Content delivery networks were actually the original motivation. The technique grew out of research at MIT in the late 1990s, where Daniel Lewin’s thesis explored consistent hashing and random trees as algorithms for caching in distributed networks. The core insight was that web caches needed a way to agree on which cache server should hold a given URL without requiring every cache to communicate with every other cache, and without breaking down when caches joined or left the network. That same insight applies to virtually every distributed system built since.

Tradeoffs and Limitations

Consistent hashing minimizes data movement, but it doesn’t eliminate it. Adding a server still requires migrating data, and during that migration, the system needs to handle requests for keys that are in transit. Most production systems solve this with temporary forwarding or read-from-both strategies, but it adds complexity.

Load balancing is never perfectly even, even with virtual nodes.
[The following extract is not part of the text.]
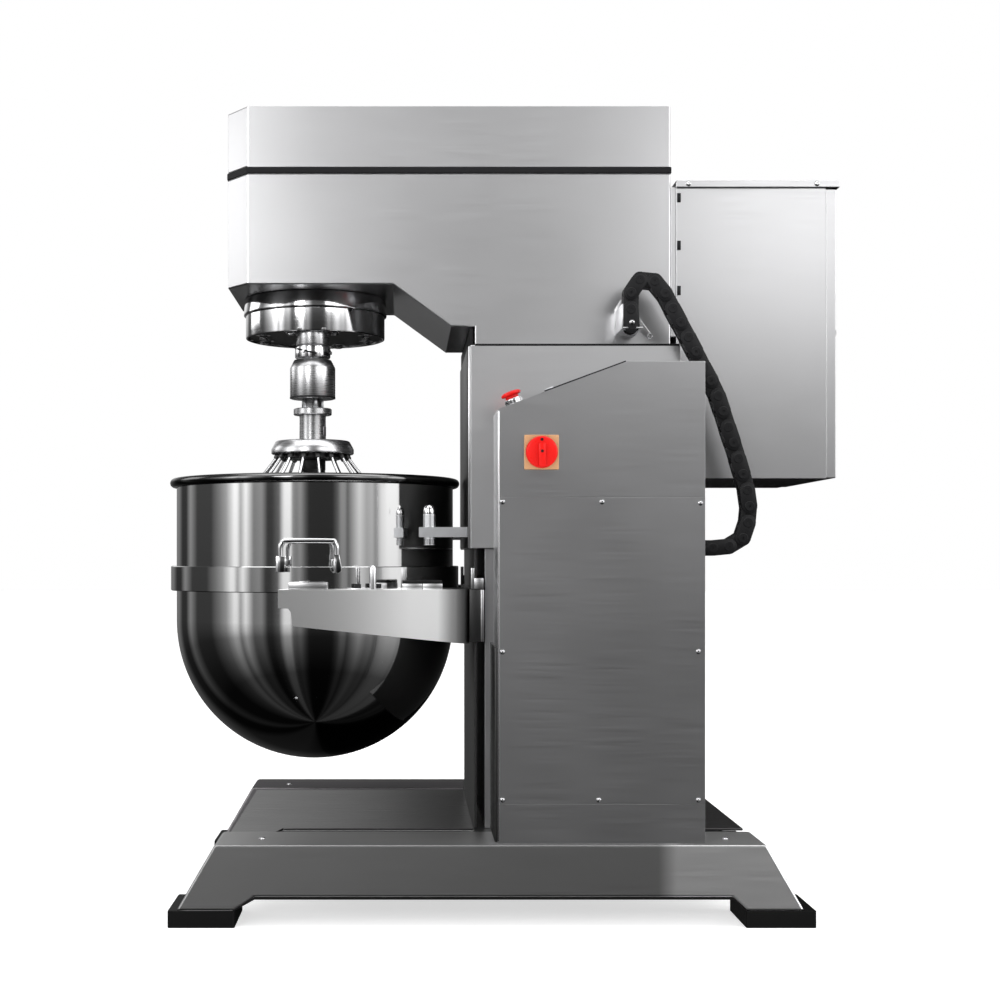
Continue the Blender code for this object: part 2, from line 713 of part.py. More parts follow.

You’re always choosing a point on the spectrum between “fewer virtual nodes, less memory, more imbalance” and “more virtual nodes, more memory, better balance.” For systems with strict latency requirements, even a 10% load imbalance can be the difference between meeting and missing targets on your busiest servers.

Standard consistent hashing implementations also require updating their internal data structures whenever nodes are added or removed. The ring’s sorted list of positions needs to be modified, which temporarily affects system availability during reconfiguration. Newer algorithms have been proposed that avoid dynamic data structures entirely, trading different properties to eliminate that reconfiguration cost.